Re: LIKE search and performance

From: Magnus Hagander <magnus(at)hagander(dot)net>
To: James Mansion <james(at)mansionfamily(dot)plus(dot)com>
Cc: Alexander Staubo <alex(at)purefiction(dot)net>, Andy <frum(at)ar-sd(dot)net>, pgsql-performance(at)postgresql(dot)org
Subject: Re: LIKE search and performance
Date: 2007-05-24 19:23:55
Message-ID: 4655E64B.5050503@hagander.net
Views: Raw Message | Whole Thread | Download mbox | Resend email
Thread:
Lists: pgsql-performance

James Mansion wrote:
> Alexander Staubo wrote:
>> On 5/23/07, Andy <frum(at)ar-sd(dot)net> wrote:
>>> An example would be:
>>> SELECT * FROM table
>>> WHERE name like '%john%' or street like
>>> '%srt%'
>>>
>>> Anyway, the query planner always does seq scan on the whole table and
>>> that
>>> takes some time. How can this be optimized or made in another way to be
>>> faster?
>>
>> There's no algorithm in existence that can "index" arbitrary
>> substrings the way you think. The only rational way to accomplish this
>> is to first break the text into substrings using some algorithm (eg.,
>> words delimited by whitespace and punctuation), and index the
>> substrings individually.
> That seems rather harsh. If I'd put an index on each of these colomns
> I'd certainly
> expect it to use the indices - and I'm pretty sure that Sybase would.
> I'd expect
> it to scan the index leaf pages instead of the table itself - they
> should be much
> more compact and also likely to be hot in cache.
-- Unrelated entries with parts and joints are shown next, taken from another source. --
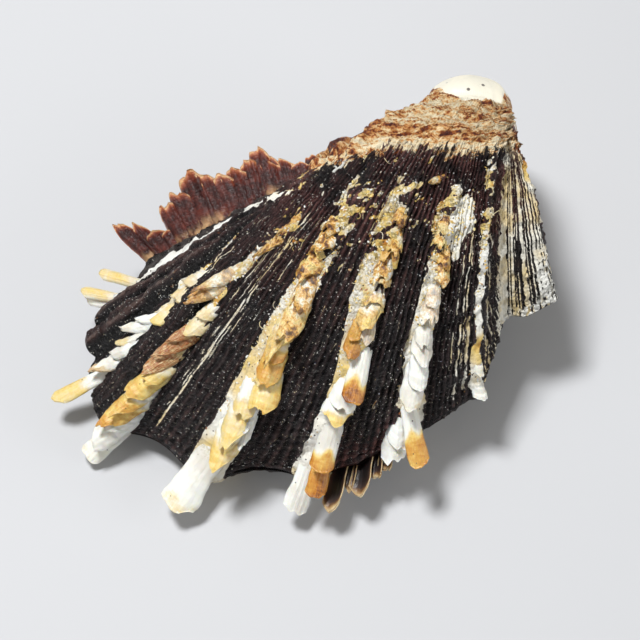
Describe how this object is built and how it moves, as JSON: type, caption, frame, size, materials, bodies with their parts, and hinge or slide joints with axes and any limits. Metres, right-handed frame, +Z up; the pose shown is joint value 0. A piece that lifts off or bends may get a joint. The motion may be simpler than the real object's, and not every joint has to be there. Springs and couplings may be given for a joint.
{
  "type": "spiny oyster shell",
  "caption": "Closed pair of ribbed, fan-shaped shell valves with spatulate spines, leafy side frills, a worn round umbo and a flat scar beneath to rest on.",
  "frame": {"origin": "centre of the footprint, on the surface that the flat scar rests on", "axes": "+Y from the spined margin towards the umbo, +Z up, out of the scar"},
  "size_m": [0.0695, 0.0938, 0.0446],
  "materials": {
    "upper_shell": "dark purple-brown bands between white and amber spiny ribs, rust-brown towards a chalk-white umbo",
    "lower_shell": "brown and cream, matt, with a chalky flat scar"
  },
  "bodies": {
    "root": {"upper_valve": "upper_shell", "lower_valve": "lower_shell"}
  },
  "joints": []
}
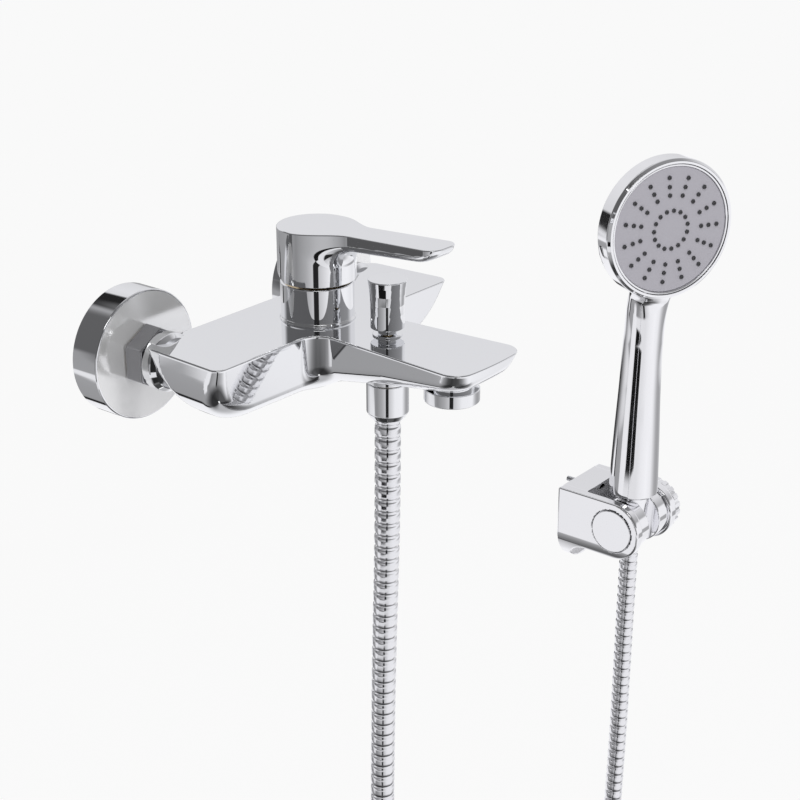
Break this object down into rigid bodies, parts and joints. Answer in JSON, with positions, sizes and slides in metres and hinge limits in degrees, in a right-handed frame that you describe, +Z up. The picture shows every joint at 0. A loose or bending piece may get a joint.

If Sybase is still like SQL Server (or the other way around), it *may*
end up scanning the index *IFF* the index is a clustered index. If it's
a normal index, it will do a sequential scan on the table.

Yes, the leaf page of the index is more compact, but you also have to
scan the intermediate pages to get to the leaf pages. But again, it can
be a win. On such a system.

It's not a win on PostgreSQL, because of our MVCC implementation. We
need to scan *both* index *and* data pages if we go down that route, in
which case it's a lot faster to just scan the data pages alone.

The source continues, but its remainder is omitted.